Bei der Annahme, die maßgebliche Umgebung des Grundstücks W. sei als reines
Wohngebiet zu beurteilen, geht die Kammer davon aus, dass nähere Umgebung
im Sine von § 34 Abs. 2 BauGB das zwischen dem Grünzug am W., dem F., der R.
und der L. gelegene Quartier ist. Dem liegt die Überlegung zugrunde, dass nähere
Umgebung in diesem Sinne zunächst die unmittelbaren Nachbargrundstücke sind,
darüber hinaus aber auch die Grundstücke, auf die die Ausführung des Vorhabens
oder seine Nutzung sich auswirkt und soweit diese ihrerseits den bodenrechtlichen
Charakter des Grundstücks prägen oder beeinflussen (BVerwG, Urteil vom
26.05.1978 - 4 C 9.77 -, BVerwGE 55, 370). Bei einer kleinteiligen Bau- und
Siedlungsstruktur ist von einem engeren Umkreis auszugehen (Ernst u.a., BauGB,
Stand 2004, § 34 BauGB Rdnr. 36). Da sich die Nutzung des nicht sehr großen,
einstöckigen Hauses W. durch die Antragstellerin allenfalls auf den unmittelbar im
Bereich des Grundstücks liegenden Abschnitt des W. und der direkt hieran
liegenden Grundstücke auswirkt und die Umgebungsbebauung kleinteilig ist, stellt
die genannte Fläche das äußerste der zu berücksichtigenden Umgebung dar.

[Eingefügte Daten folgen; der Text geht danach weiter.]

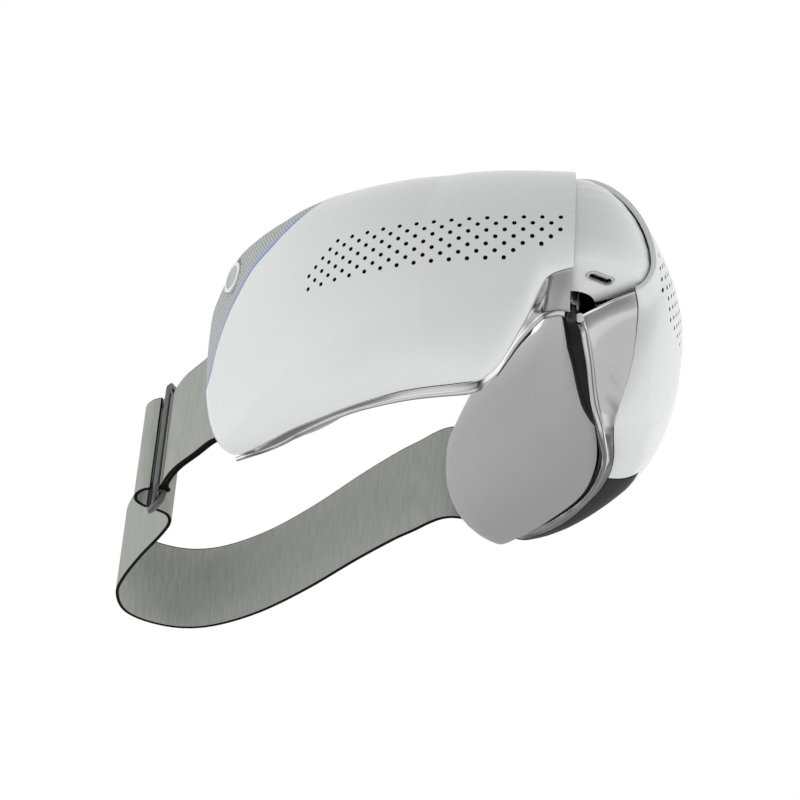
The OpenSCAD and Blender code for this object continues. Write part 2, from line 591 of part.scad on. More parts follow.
module left_hose() { color("black") half(1) hose(76); }
module left_hinge_arm() { color("black") hinge_arm(1); }
module left_strap_anchor() { color("black") anchor(1); }
module left_screws() { color("silver") screws(1); }
module button_ring() { color("white") button_ring_form(); }
module power_button() { color("gainsboro") power_button_form(); }
module button_switch() { color("black") button_switch_form(); }
module main_board() { color("green") half(-1) on_arc(92, 12.5, 0) main_board_form(); }
module air_pump() { color("gray") half(-1) on_arc(128, 12.4, -14) pump(); }
module air_valve() {
  color("black") half(-1) on_arc(130, 10, 8) translate([-7, -4, -5]) cube([14, 8, 10]);
}
module left_battery_cover() { color("black") battery_cover(); }
module battery() { color("silver") half(1) on_arc(112, 13, -4) battery_form(); }
module battery_board() {
  color("green") half(1) on_arc(112, 13, 18) translate([-15, -0.6, -4]) cube([30, 1.2, 8]);
}
module spine_cover() { color("white") spine_cover_form(); }
module hinge_pin() { color("black") hinge_pin_form(); }
module usb_socket() { color("silver") usb_socket_form(); }
module socket_ring() { color("silver") socket_ring_form(); }
module port_board() { color("green") port_board_form(); }
module flex_cable() { color("orange") flex_cable_form(); }
module strap_short() { color("darkgray") strap_short_form(); }
module strap_long() { color("darkgray") strap_long_form(); }
module buckle() { color("dimgray") buckle_form(); }

right_shell();
right_nose_wall();
right_frame();
right_trim_ring();
right_cushion();
right_airbag();
right_heat_plate();
right_motor();
right_speaker();
right_side_panel();
right_light_strip();
right_hose();
right_hinge_arm();
right_strap_anchor();
right_screws();
left_shell();
left_nose_wall();
left_frame();
left_trim_ring();
left_cushion();
left_airbag();
left_heat_plate();
left_motor();
left_speaker();
left_side_panel();
left_light_strip();
left_hose();
left_hinge_arm();
left_strap_anchor();
left_screws();
button_ring();
power_button();
button_switch();
main_board();
air_pump();
air_valve();
left_battery_cover();
battery();
battery_board();
spine_cover();
hinge_pin();
usb_socket();
socket_ring();
port_board();
flex_cable();
strap_short();
strap_long();
buckle();
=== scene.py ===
import bpy, bmesh, json, math
import numpy as np
from mathutils import Matrix, Vector
from mathutils.geometry import delaunay_2d_cdt

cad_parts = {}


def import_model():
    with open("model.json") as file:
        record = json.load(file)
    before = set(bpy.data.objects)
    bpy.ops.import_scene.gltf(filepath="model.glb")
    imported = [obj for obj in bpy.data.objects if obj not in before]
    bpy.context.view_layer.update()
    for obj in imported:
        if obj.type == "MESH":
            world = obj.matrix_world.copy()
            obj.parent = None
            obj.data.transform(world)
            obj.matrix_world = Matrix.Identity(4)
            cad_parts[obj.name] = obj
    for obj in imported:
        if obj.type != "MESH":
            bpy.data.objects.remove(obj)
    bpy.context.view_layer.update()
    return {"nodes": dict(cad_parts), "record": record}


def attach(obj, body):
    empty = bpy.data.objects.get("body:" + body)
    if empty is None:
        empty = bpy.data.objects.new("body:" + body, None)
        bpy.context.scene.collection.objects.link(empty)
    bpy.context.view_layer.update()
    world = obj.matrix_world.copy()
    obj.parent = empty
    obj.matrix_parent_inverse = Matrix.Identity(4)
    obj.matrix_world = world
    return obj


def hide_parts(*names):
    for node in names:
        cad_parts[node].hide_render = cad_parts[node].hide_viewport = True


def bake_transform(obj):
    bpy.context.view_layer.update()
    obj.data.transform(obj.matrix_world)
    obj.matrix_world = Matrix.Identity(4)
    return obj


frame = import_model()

nodes = frame["nodes"]
sin, cos, pi = np.sin, np.cos, math.pi

# Shape of a half, in mm: s along its arc, d inwards, z up, as the CAD source has it
FOLD = math.radians(34.3)
HALF_ARC, NOSE_R, WALL, TIP_R, SEAM = 176.0, 29.1, 1.9, 11.0, 0.2
LIGHT_W = 0.9
TOP_D = [(0, 28.6), (45, 29.7), (90, 35.4), (120, 24.2), (150, 24.3), (175, 15)]
TOP_Z = [(0, 40.3), (45, 42.6), (90, 43.4), (120, 38.9), (150, 36.9), (175, 11.5)]
TOP_P = [(0, 1.71), (50, 1.54), (92, 2.24), (106, 2.6), (122, 3.2), (150, 5)]
LOW_D = [(0, 7), (8, 8.4), (16, 12.1), (26, 19), (35, 22), (50, 23.2), (80, 22.6), (105, 21.6),
         (130, 18.2), (151, 16.3), (175, 15.5)]
LOW_Z = [(0, -7.3), (8, -9.9), (16, -24.9), (26, -37.6), (34, -41.2), (50, -41.3), (64, -41.6),
         (80, -42.6), (115, -43.6), (135, -43.7), (151, -42.8), (175, -38.7)]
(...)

Dabei ergibt sich die Begrenzung durch die genannten Straßen im Besondern
durch den F. im Südosten aufgrund seiner Funktion als innerörtliche
Verbindungsstraße, durch die R. im Nordosten aufgrund der Entfernung von dem
von der Antragstellerin genutzten Grundstück einerseits und des sich von der
gegenüberliegenden Seite der R. bis zur S.- bzw. O. anschließenden gesondert zu
beurteilenden Quartiers andererseits und durch die L. im Nordwesten wegen des
auf dieser Seite der Straße dominierenden Sportplatzes; im Südwesten bildet der
sich am W. hinziehende Grüngürtel eine Zäsur.
Diese maßgebliche Umgebung ist, wie bei der Begehung im Rahmen des
Erörterungstermins vor dem Berichterstatter am 06.07.2004 festgestellt, praktisch
ausschließlich von Wohnbebauung geprägt. Die in diesem Termin erörterten
möglicherweise gewerblichen Nutzungen in den Häusern R. 4, 28 und 32 betreffen
Grundstücke auf der anderen Straßenseite zur O. hin und sind bei der
Baugebietsbestimmung deshalb nicht zu berücksichtigen. Offen bleiben kann
deshalb, ob sie auch deshalb unberücksichtigt bleiben müssten, weil sie nach dem
von der Antragsstellerin nicht bestrittenen Vortrag der Antragsgegnerin im
Schriftsatz vom 06.07.2004 nicht genehmigt und, da der Antragsgegnerin bislang
nicht bekannt, auch nicht geduldet worden sind.
Ebenso scheidet die Berücksichtigung der gewerblichen Nutzung des Gebäudes L.
aus, da das Grundstück auf der Seite der L. zum Sportplatz hin und damit nicht
mehr in der maßgeblichen Umgebung liegt.
Soweit die Verfahrensbevollmächtigten der Antragstellerin vorgetragen haben, in
dem Gebiet befinde sich auch ein Baggerbetrieb, ergibt sich aus dem von der
Antragsgegnerin im Termin am 06.07.2004 vorgelegten Übersichtsplan, der von
den Beteiligten erörtert worden ist, dass sich dieser Betrieb auf einem Grundstück
an einem anderen Abschnitt des W. über den F. hinaus befindet, so dass er bei der
Beurteilung nicht zu berücksichtigen ist.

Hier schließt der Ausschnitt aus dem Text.